▶ **EXERCISE PROMPT**:
Could you give the data below again, exactly and completely?

=== DATA SEGMENT ===

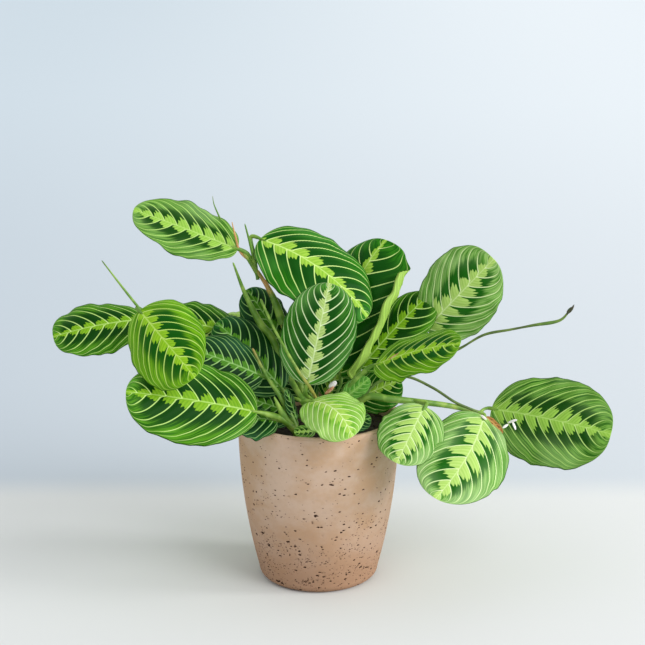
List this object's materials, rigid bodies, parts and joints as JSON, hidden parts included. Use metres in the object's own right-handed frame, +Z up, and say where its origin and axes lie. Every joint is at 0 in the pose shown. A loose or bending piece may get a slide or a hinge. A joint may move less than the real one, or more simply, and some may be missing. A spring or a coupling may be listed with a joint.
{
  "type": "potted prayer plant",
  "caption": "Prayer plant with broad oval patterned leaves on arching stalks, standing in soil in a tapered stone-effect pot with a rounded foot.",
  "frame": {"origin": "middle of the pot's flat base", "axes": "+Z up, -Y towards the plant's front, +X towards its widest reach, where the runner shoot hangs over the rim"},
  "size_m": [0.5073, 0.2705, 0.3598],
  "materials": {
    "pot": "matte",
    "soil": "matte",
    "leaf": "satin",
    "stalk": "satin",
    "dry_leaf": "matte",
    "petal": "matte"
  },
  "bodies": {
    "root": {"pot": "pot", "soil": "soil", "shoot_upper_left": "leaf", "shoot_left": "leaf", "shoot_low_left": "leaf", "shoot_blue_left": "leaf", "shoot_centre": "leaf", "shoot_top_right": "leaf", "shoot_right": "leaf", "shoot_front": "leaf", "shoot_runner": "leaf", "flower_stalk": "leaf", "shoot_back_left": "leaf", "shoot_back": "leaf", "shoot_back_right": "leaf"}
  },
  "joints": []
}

===

▶ **FINISHED ANSWER**:
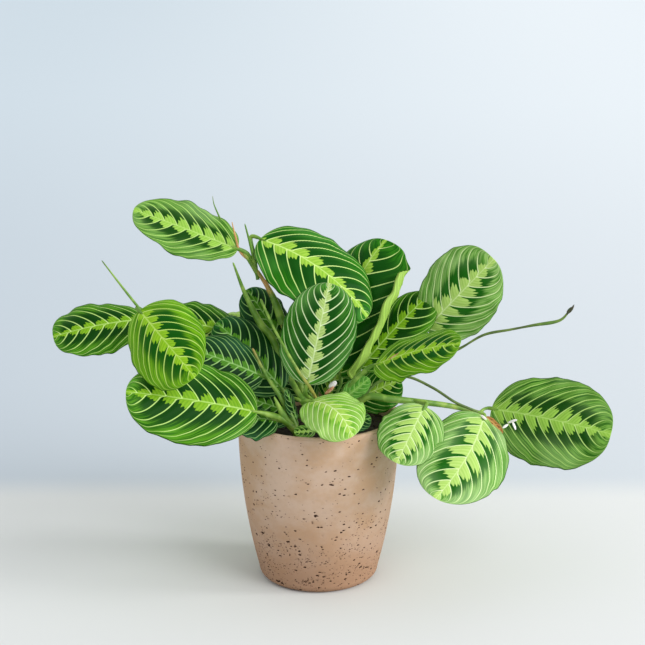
List this object's materials, rigid bodies, parts and joints as JSON, hidden parts included. Use metres in the object's own right-handed frame, +Z up, and say where its origin and axes lie. Every joint is at 0 in the pose shown. A loose or bending piece may get a slide or a hinge. A joint may move less than the real one, or more simply, and some may be missing. A spring or a coupling may be listed with a joint.
{
  "type": "potted prayer plant",
  "caption": "Prayer plant with broad oval patterned leaves on arching stalks, standing in soil in a tapered stone-effect pot with a rounded foot.",
  "frame": {"origin": "middle of the pot's flat base", "axes": "+Z up, -Y towards the plant's front, +X towards its widest reach, where the runner shoot hangs over the rim"},
  "size_m": [0.5073, 0.2705, 0.3598],
  "materials": {
    "pot": "matte",
    "soil": "matte",
    "leaf": "satin",
    "stalk": "satin",
    "dry_leaf": "matte",
    "petal": "matte"
  },
  "bodies": {
    "root": {"pot": "pot", "soil": "soil", "shoot_upper_left": "leaf", "shoot_left": "leaf", "shoot_low_left": "leaf", "shoot_blue_left": "leaf", "shoot_centre": "leaf", "shoot_top_right": "leaf", "shoot_right": "leaf", "shoot_front": "leaf", "shoot_runner": "leaf", "flower_stalk": "leaf", "shoot_back_left": "leaf", "shoot_back": "leaf", "shoot_back_right": "leaf"}
  },
  "joints": []
}